Imagine yourself sitting in your screened porch reading your favorite summer book.  In the distance you can see clouds building up.  The first thought is that it might be a passing shower, since its hot and humid outside.  Your parent comes into the porch and says there's a thunderstorm warning and tells you to get inside.  Lazily, you sluggishly hop off your chair saying, "Not another thunderstorm again."  The wind picks up, the cloud gets closer and closer. You start hearing raindrops pounding your window.  The frequency of the raindrops increases, and next thing you know you hear a noisy sound of a downpour.  The winds start picking up even more, and from your T.V, a red banner runs on the bottom of your screen, repeatedly saying "TORNADO WARNING - FIND A SHELTER NOW!"   Next thing you know, you see branches flying everywhere and the sky getting darker and darker.  You finally say to yourself, "I don't think this is no regular thunderstorm..."

When I was younger, tornadoes (mostly weather in general) fascinated me.  When I was around 7 years old, I understood what a F5 tornado meant, and what channel I should click on to check if there was any type of weather warning if the sky turned "black"  in a hot, humid day.  Still to this day, I get excited when the sky turns gray, rain falls hard, and lightning races the sky.  I guess I had the weather-man instinct in me, I don't know. 

Most of you probably know what happened in southeastern New Hampshire a few days ago.  A tornado, most possibly a EF1 or EF2 (which generally means that its a weak tornado, but can produce damage like downed power lines, trees, and damage to houses - the "E" on the code is part of the new tornado scale).  Like what I said above, I was fascinated with the weather, so I basically stuck my eye on the T.V. to find out what happened.  After reading a few articles in the Internet and keeping my eye on the T.V., the tornado was a big surprise for the citizens of New Hampshire.  As far as I know, I never heard of a tornado that created this much chaos in New England in my life.  Usually, I would hear about a tornado touchdown in the south or around "Tornado Alley," which is the area of the U.S. where many tornadoes have been recorded.  I've looked through the pictures and maps of the damage from, and overall I was shocked about the damage.  Probably the worse thing I got from all of this is that 1 person died trying to save her grandson. 

Tornadoes are generally rare in the New England area especially near Boston.  But imagine if something like that happened around here?  Do you think we're prepared for such a disaster?  Ironically we almost had that tornado funnel touchdown near the UMass-Lowell area.  I saw how the storm moved; it was heading straight up north, with probably a little northeast movement.  I think that even its such a rarity to have a disastrous phenomenon hit us, I think we're due for one - we have to know what to do when something like that happens.  Not even a tornado, but a hurricane, an earthquake, a major major blizzard, or anything that is listed with that group.  I feel that MA is not prepared for any summer storms at all. 

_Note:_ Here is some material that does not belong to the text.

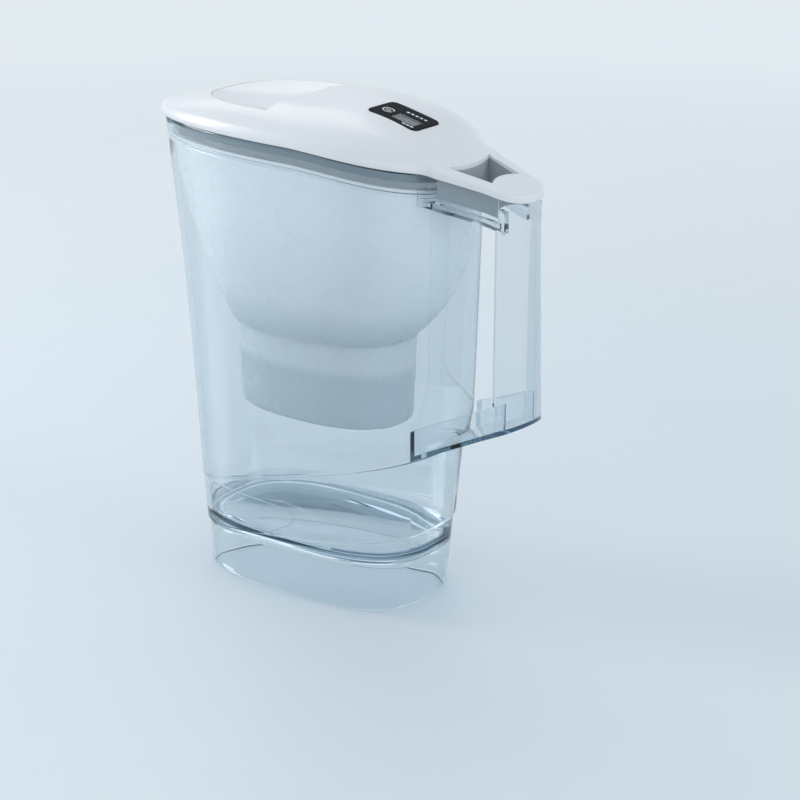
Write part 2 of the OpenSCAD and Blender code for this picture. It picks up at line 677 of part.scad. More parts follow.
// Places the indicator's own frame, its face at z = 0, on the sloping crown
module on_face() {
    translate([face_x, 0, face_z])
        rotate([0, face_tilt, 0])
            children();
}
module round_plate(length, width, radius, z, h) {
    hull()
        for (sx = [-1, 1]) for (sy = [-1, 1])
            translate([sx * (length / 2 - radius), sy * (width / 2 - radius), z])
                cylinder(h = h, r = radius, $fn = 32);
}
module spout_cut(side, edge) {
    translate([nose_x - 20, -spout_w / 2 + side, -tall / 2])
        cube([20 + spout_len - edge, spout_w - 2 * side, tall * 2]);
}
module lid_shell() {
    color("white")
    difference() {
        union() {
            difference() {
                lid_slab(0, 0);
                lid_slab(lid_t, lid_t, 30, 6, floor_z = slab_floor - 4);
            }
            for (side = [-1, 1]) {
                translate([pin_x - 3.5, side * (ear_y + ear_w / 2) - ear_w / 2, pin_z - 3])
                    cube([7, ear_w, ear_top - pin_z + 3]);
                translate([spout_pin_x - 2, side * (spout_ear_y + 1) - 1, spout_pin_z - 1.9])
                    cube([4, 2, spout_ear_top - spout_pin_z + 1.9]);
            }
        }
        band(-tall, 0);
        translate([0, 0, -tall / 2])
            linear_extrude(tall * 2)
                polygon(hole_outline());
        translate([0, 0, -tall / 2])
            linear_extrude(tall * 2)
                polygon(moon_outline());
        spout_cut(0, 0);
        on_face()
            round_plate(face_len + 0.4, face_w + 0.4, 4.2, -8, 20);
        for (side = [-1, 1]) {
            translate([pin_x, side * (ear_y + ear_w / 2), pin_z])
                rotate([90, 0, 0])
                    cylinder(h = ear_w + 2 * ear_gap, r = pin_d / 2 + pin_gap, center = true, $fn = 48);
            translate([spout_pin_x, side * (spout_ear_y + 1), spout_pin_z])
                rotate([90, 0, 0])
                    cylinder(h = 3, r = spout_pin_r + pin_gap, center = true, $fn = 48);
        }
        // room for the back edge of the spout flap as it swings down
        translate([spout_pin_x, 0, spout_pin_z])
            rotate([90, 0, 0])
                cylinder(h = spout_w, r = spout_sweep, center = true, $fn = 64);
    }
}

frame_t = 1.6;
skirt_inset = wall + slip + 0.3;          // from the outside of the tank to the skirt
module skirt() {
    intersection() {
        difference() {
            linear_extrude(rim_z + 2.5)
                polygon(tank_outline(rim_z - skirt_h, skirt_inset, false));
            linear_extrude(tall)
                polygon(tank_outline(rim_z - skirt_h, skirt_inset + frame_t, false));
            translate([nose_x, -spout_w / 2 - 1, 0])
                cube([spout_len + 2, spout_w + 2, tall]);
        }
        band(-skirt_h, 2.5);
    }
}
module arm_skirts() {
    inset = rail_inset + grip_wall + slip;
    intersection() {
        difference() {
            arm_column(inset, hole_x0 - 3, grip_edge_x - gap);
            arm_column(inset + frame_t, hole_x0 - 4, grip_edge_x + 1);
        }
        band(-well_h, 1.5);
    }
}
module hand_well() {
    intersection() {
        difference() {
            linear_extrude(tall)
                polygon(hole_outline(frame_t));
            translate([0, 0, -1])
                linear_extrude(tall + 2)
                    polygon(hole_outline());
        }
        band(-well_h, 30);
    }
}
module flap_well() {
    intersection() {
        difference() {
            linear_extrude(tall)
                polygon(moon_outline(1.2 + frame_t));
            translate([0, 0, -1])
                linear_extrude(tall + 2)
                    polygon(moon_outline(1.2));
            translate([flap_x + 1, -lid_w, -1])
                cube([10, 2 * lid_w, tall + 2]);
            for (side = [-1, 1])
                translate([pin_x - 5, side * (ear_y + 2) - 5, -1])
                    cube([10, 10, tall + 2]);
        }
        band(2, 30);
    }
}
module tail_plug() {
    intersection() {
        difference() {
            loft([for (z = [rim_z - 60, rim_z + 2]) grip_ring(z, grip_wall + slip)]);
            loft([for (z = [rim_z - 61, rim_z + 3]) grip_ring(z, grip_wall + slip + frame_t)]);
            translate([grip_edge_x - 2, -lid_w, 0])
                cube([2.8, 2 * lid_w, tall]);
        }
        band(-5, 1.5);
    }
}
// Ribs that tie the skirt, the wells and the arms into one moulding
rib_y = face_w / 2 + 2.75;                // clear of the indicator's case
module frame_ribs() {
    for (x = [flap_x + 0.3, hole_x0 - 6])
        translate([x, -lid_half(x) + 4, edge_z(x) + 1])
            cube([frame_t, 2 * lid_half(x) - 8, 30]);
    for (side = [-1, 1]) {
        intersection() {
            translate([flap_x + 0.4, side * rib_y - frame_t / 2, 0])
                cube([hole_x0 - flap_x, frame_t, tall]);
            band(1, 40);
        }
        translate([arm_x0 + 8, side * (hole_w_tail / 2 + 3.5) - 4, edge_z(arm_x0 + 8) - 3])
            cube([frame_t, 8, 4]);
        // from the flap well to the skirt
        translate([flap_x - flap_len * 0.45, side * (flap_w / 2 + 3) - 4.5, edge_z(flap_x)])
            cube([frame_t, 9, 4.5]);
        // from the hand hole to the tail plug
        translate([hole_x1 - 2, side * 6 - frame_t / 2, edge_z(tail_x) - 2])
            cube([grip_back_x - grip_wall - slip - 0.8 - hole_x1 + 2, frame_t, 12]);
    }
}
module lid_frame() {
    color([0.88, 0.90, 0.92])
    intersection() {
        union() {
            skirt();
            arm_skirts();
            hand_well();
            flap_well();
            tail_plug();
            frame_ribs();
        }
        lid_slab(lid_t + 0.5, lid_t + 0.4, 26, 5);
    }
}

// ---------- fill flap ----------
function dish_top(r, a) = let (p = moon(r, a)) lid_top_xy(p[0], p[1]) - dish_depth * (1 - pow(r, 2.2));
module fill_flap_plate() {
    rings = 8;
    n = 30;
    shrink = 1 - 2 * flap_side_gap / flap_w;
    w = n + 1;
    top = [for (k = [0 : rings]) for (i = [0 : n])
        let (r = max(0.02, k / rings), a = -90 + 180 * i / n, p = moon(r * shrink, a))
        [p[0] - flap_edge_gap * (1 - pow(cos(a), 2)), p[1], dish_top(r, a)]];
    low = [for (p = top) [p[0], p[1], p[2] - flap_t]];
    m = len(top);
    quads = [for (k = [0 : rings - 1]) for (i = [0 : n - 1])
        [k * w + i, (k + 1) * w + i, (k + 1) * w + i + 1, k * w + i + 1]];
    up = [for (q = quads) each [[q[0], q[1], q[2]], [q[0], q[2], q[3]]]];
    down = [for (q = quads) each [[m + q[2], m + q[1], m + q[0]], [m + q[3], m + q[2], m + q[0]]]];
    rim = [for (i = [0 : n - 1]) let (a = rings * w + i)
        each [[a + 1, a, m + a], [a + 1, m + a, m + a + 1]]];
    middle = [for (i = [0 : n - 1]) each [[i, i + 1, m + i + 1], [i, m + i + 1, m + i]]];
    edge_a = [for (k = [0 : rings - 1]) let (a = k * w, b = a + w)
        each [[b, a, m + a], [b, m + a, m + b]]];
    edge_b = [for (k = [0 : rings - 1]) let (a = k * w + n, b = a + w)
        each [[a, b, m + b], [a, m + b, m + a]]];
    polyhedron(concat(top, low), concat(up, down, rim, middle, edge_a, edge_b));
}
module fill_flap() {
    color("white")
    union() {
        fill_flap_plate();
        for (side = [-1, 1]) {
            translate([pin_x - 3, side * pin_lug_y - 1.5, pin_z - 3])
                cube([6, 3, lug_top - pin_z + 3]);
            translate([pin_x, side * (pin_lug_y + ear_y + ear_w) / 2, pin_z])
                rotate([90, 0, 0])
                    cylinder(h = ear_y + ear_w - pin_lug_y, d = pin_d, center = true, $fn = 48);
        }
    }
}

// ---------- spout flap ----------
module spout_flap() {
    color("white")
    union() {
        intersection() {
            difference() {
                lid_slab(0, 0, 10, 6, seam_x + 3);
                lid_slab(lid_t, lid_t, 8, 5, seam_x + 6, slab_floor - 4);
            }
            spout_cut(0.4, spout_seam);
            band(0, tall);
        }
        for (side = [-1, 1]) {
            translate([spout_pin_x - 1.6, side * (spout_w / 2 - 1.6) - 1, spout_pin_z - 0.7])
                cube([3.2, 2, 2.3]);
            translate([spout_pin_x, side * (spout_w / 2 + 0.6), spout_pin_z])
                rotate([90, 0, 0])
                    cylinder(h = 4, r = spout_pin_r, center = true, $fn = 48);
        }
    }
}

// ---------- indicator ----------
bezel_t = 1.4;
window_len = face_len - 16.5;             // what the button and the margins leave
window_w = face_w - 15;
window_t = 0.8;
window_at = [face_len / 2 - 4.35 - window_len / 2, -2.3];
button_at = [6.8 - face_len / 2, -1.4];
display_low = -3.2;                       // underside of the display and of the button
display_t = 1.6;
display_edge = 0.8;                       // how far the display runs past the window
board_z = -5.4;
board_t = 1;
board_len = face_len - 5.6;
board_w = face_w - 4.5;
board_top = board_z + board_t / 2;
board_low = board_z - board_t / 2;
back_depth = 10;
back_wall = 1.2;
seat = 0.15;                              // fixed clearance between the pieces of the module
module indicator_bezel() {
    color([0.05, 0.05, 0.06])
    on_face()
        difference() {
            round_plate(face_len, face_w, 4, -bezel_t, bezel_t);
            translate([window_at[0] - window_len / 2, window_at[1] - window_w / 2, -3])
                cube([window_len, window_w, 6]);
            translate([button_at[0], button_at[1], -3])
                cylinder(h = 6, d = button_d + 0.4, $fn = 48);
        }
}
module indicator_window() {
    color([0.6, 0.7, 0.7, 0.5])
    on_face()
        translate([window_at[0] - window_len / 2 + seat, window_at[1] - window_w / 2 + seat, -window_t - gap])
            cube([window_len - 2 * seat, window_w - 2 * seat, window_t]);
}
module indicator_display() {
    color([0.45, 0.52, 0.50])
    on_face()
        translate([window_at[0] - window_len / 2 - display_edge,
                   window_at[1] - window_w / 2 - display_edge, display_low])
            cube([window_len + 2 * display_edge, window_w + 2 * display_edge, display_t]);
}
module indicator_button() {
    color([0.12, 0.12, 0.13])
    on_face()
        translate([button_at[0], button_at[1], 0]) {
            translate([0, 0, -2.2])
                cylinder(h = 2.3, d = button_d, $fn = 48);
            translate([0, 0, display_low])
                cylinder(h = 1.1, d = 3, $fn = 32);
        }
}
module indicator_button_pad() {
    color([0.25, 0.27, 0.28])
    on_face()
        translate([button_at[0], button_at[1], board_top + seat])
            cylinder(h = display_low - gap - button_travel - board_top - seat, r1 = 3.4, r2 = 1.6, $fn = 32);
}
module indicator_board() {
    color([0.05, 0.35, 0.20])
    on_face()
        translate([-board_len / 2, -board_w / 2, board_low])
            cube([board_len, board_w, board_t]);
}
module indicator_connector() {
    color([0.85, 0.5, 0.6])
    on_face()
        translate([window_at[0] - window_len / 2, window_at[1] + window_w / 2 - 1, board_top + seat])
            cube([window_len, 1.6, display_low - board_top - 2 * seat]);
}
cell_d = 16;
cell_t = 2;
cell_x = 2;
clip_t = 0.4;
clip_w = 5;
module indicator_battery() {
    color("silver")
    on_face()
        translate([cell_x, 0, board_low - seat - cell_t])
            cylinder(h = cell_t, d = cell_d, $fn = 64);
}
module indicator_battery_clip() {
    low = board_low - seat - cell_t - seat - clip_t;
    color("goldenrod")
    on_face()
        union() {
            translate([cell_x - cell_d / 2 - 3 * clip_t, -clip_w / 2, low])
                cube([cell_d + 6 * clip_t, clip_w, clip_t]);
            for (side = [-1, 1])
                translate([cell_x + side * (cell_d / 2 + 2 * clip_t) - clip_t, -clip_w / 2, low])
                    cube([2 * clip_t, clip_w, board_low - seat - low]);
        }
}
module indicator_seal() {
    color([0.2, 0.2, 0.2])
    on_face()
        difference() {
            round_plate(face_len - 0.6, face_w - 0.6, 3.7, -bezel_t - 0.9, 0.8);
            round_plate(face_len - 3.4, face_w - 3.4, 2.6, -bezel_t - 1, 1);
        }
}
module indicator_back() {
    color([0.9, 0.9, 0.9])
    on_face()
        difference() {
            round_plate(face_len - 0.4, face_w - 0.4, 3.8, -back_depth, back_depth - bezel_t - 1);
            round_plate(face_len - 0.4 - 2 * back_wall, face_w - 0.4 - 2 * back_wall, 3.8 - back_wall,
                        back_wall - back_depth, back_depth);
        }
}

jug();
jug_grip();
funnel();
cartridge_shell();
cartridge_cap();
cartridge_top_mesh();
cartridge_base_mesh();
filter_media();
lid_shell();
lid_frame();
fill_flap();
spout_flap();
indicator_bezel();
indicator_window();
indicator_display();
indicator_button();
indicator_button_pad();
indicator_board();
indicator_connector();
indicator_battery();
indicator_battery_clip();
indicator_seal();
indicator_back();
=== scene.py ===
"""Looks of a slim water filter pitcher with a flip lid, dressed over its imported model.

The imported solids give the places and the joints. The large moulded pieces are drawn
again here as fine, smooth meshes from the same curves, and every piece gets its finish.
Lengths inside the shape code are millimetres; meshes are written in metres.
"""
import logging
import math
from dataclasses import dataclass, field
from enum import Enum
from typing import Callable, Iterable, Sequence

import bmesh
import bpy
import numpy as np
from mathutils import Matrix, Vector


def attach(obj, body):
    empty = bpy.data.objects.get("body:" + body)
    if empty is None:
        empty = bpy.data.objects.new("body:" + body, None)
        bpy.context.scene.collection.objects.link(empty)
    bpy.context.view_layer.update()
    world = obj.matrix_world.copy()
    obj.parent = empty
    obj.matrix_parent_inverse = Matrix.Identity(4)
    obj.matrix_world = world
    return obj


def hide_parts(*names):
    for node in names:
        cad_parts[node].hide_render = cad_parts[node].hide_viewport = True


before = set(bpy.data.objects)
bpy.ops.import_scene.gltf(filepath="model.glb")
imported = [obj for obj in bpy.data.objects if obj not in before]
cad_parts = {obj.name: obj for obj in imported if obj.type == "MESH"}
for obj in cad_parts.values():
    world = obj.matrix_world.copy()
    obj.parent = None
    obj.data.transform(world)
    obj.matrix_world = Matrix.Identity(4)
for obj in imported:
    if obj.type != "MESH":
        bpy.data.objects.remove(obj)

log = logging.getLogger("pitcher")
logging.basicConfig(level=logging.INFO, format="%(message)s")

MM = 0.001
PLASTIC_IOR = 1.5
Point = tuple[float, float, float]
Ring = list[Point]
Plan = list[tuple[float, float]]
Table = tuple[tuple[float, float], ...]
Colour = tuple[float, float, float]
Piece = bpy.types.Object
Finish = bpy.types.Material
Socket = bpy.types.NodeSocket


def write_bounds() -> None:
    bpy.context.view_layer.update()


write_bounds()


# ---------------------------------------- curves

def mix(a: float, b: float, t: float) -> float:
    """Returns the value a share t of the way from a to b."""
    return a + (b - a) * t


def clamp(t: float) -> float:
    """Returns t held between 0 and 1."""
    return min(1.0, max(0.0, t))


def ease(t: float) -> float:
    """Returns a smooth step from 0 to 1."""
    u = clamp(t)
    return u * u * (3 - 2 * u)


def signed_power(v: float, e: float) -> float:
    """Returns the power of the size of v with v's own sign."""
    return math.copysign(abs(v) ** e, v)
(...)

Wow... ironically the sky is dark right now and there's a few loud rumbles of thunder... time to watch the sky.  (Sorry I'm a nerd!   Hahaha.)

- Christian

Nice and warm out


Hello everyone,

Right now, I'm in one of Weed Hall's computer labs, of course checking my email, going to to catch up on the news and weather, and looking up stuff for class.  I'm surprised about today's weather, which is nice, partly cloudy, and warm.  This type of weather just reminds me that warmer weather is on the way.  Of course, since this is New England, the weather man predicts some wintery unsettled weather for the weekend.  All I can say is that I'm pretty sick of cold, wet, and "grey" weather.  Driving to and from UML can be a pain especially when a storm is on its way.  I've been stuck in weather-related traffic a hand full of times already.  I believe that present and future commuters should have a back-up plan if bad weather prevents any type of travel.  It is almost required to find a buddy from the dorms who will allow you to spend the night with, or find any other places of shelter.  Having an emergency kit in your car, with some can goods, extra clothing, toothbrushes, and other important things is essential for any weather related emergency or alterations.  Come to think of it, I have to check on my emergency equipment and check if they are adequate.  It's a good thing to prepare for anything while driving to and from campus.  Most importantly, there is a school-closure number that all UML students, professors, and staff should know:  978-934-2121.  Obviously, if school closes, you can also check your local television station for updates.

Wow, time flies when you are blogging.  Time to head to Abnormal Psychology.